There's a new "app" in town and it promises to help better connect rural people, many of whom live in this reading area. Scenario You come across a washed-out road on your way to town.

There's a new "app" in town and it promises to help better connect rural people, many of whom live in this reading area.

Scenario You come across a washed-out road on your way to town. You use your smartphone to take a picture with a GPS tag attached, describe the problem and hit "send." Not only is the RM office alerted to send a repair crew, others in your municipality are automatically informed of the danger.

That's just one use for the myRM network, a free service that gives users instant access to the maps, emergency alerts, municipal news, weather, and contact information for more than 85 Saskatchewan municipalities signed on with the Agricultural Producers Association of Saskatchewan (APAS). The myRM app will be made available to the remaining 200-plus RMs in Saskatchewan early in the new year.

With most rural residents now connected to the Internet or owning a smartphone, myRM now allows rapid notification of news ranging from dangerous weather or road conditions to a cancellation of a local hockey game or curling banquet.

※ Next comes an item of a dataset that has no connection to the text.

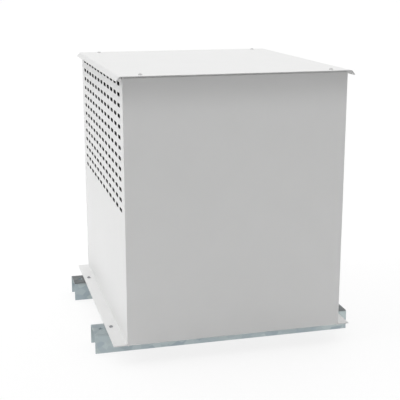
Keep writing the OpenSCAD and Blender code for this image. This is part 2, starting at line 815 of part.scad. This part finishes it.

The myRM.ca online network (http://myRM.ca) was launched by APAS in 2012 to provide its member RMs with easy-to-administer municipal websites with real-time local weather, detailed local forecasts, municipal news, agricultural events and more. Participating municipalities are now able to push real-time notification and alerts to myRM app users.

"The myRM app will do all this for Saskatchewan's rural citizens. It's very exciting. It's a game changer," says Norm Hall, APAS president.

It's a fitting release for APAS, an organization representing the diverse interests of a wide swath of agricultural stakeholders across Saskatchewan. APAS developed the app in partnership with Weather Innovations Consulting LP (WIN), which also owns WeatherFarm, Canada's largest network of weather stations. With several hundred stations in Saskatchewan, that also means myRM users have access to real-time weather in their area.

"Farmers are, after all, always on their smartphones," ads Robin Busby, office manager for the RM of Antelope Park, and an administrator who helped flesh out the final product. "How am I supposed to know if this or that road is closed, or if there is a heavy haul ban in place? If you can have that information available to everyone with a smartphone, why not?"

"This myRM will help protect rural infrastructure," says Aj Thakker, WIN's director of community initiatives. "Saskatchewan's rural residents will now have the ability to instantly communicate with their local municipal government offices, regardless of whether they are at home, in town or somewhere in between."

The app is attracting attention across Saskatchewan, and Manitoba has already expressed interest in offering such a service to its ratepayers.

"It's a very important connection between those in the agriculture sector and their municipal governments," said Hall. "The myRM app will make that connection stronger then ever. The implications of its widespread use are exciting, democratically and generally. It's the first of its kind, and has already proven to be an exceptional online benefit for our member municipalities."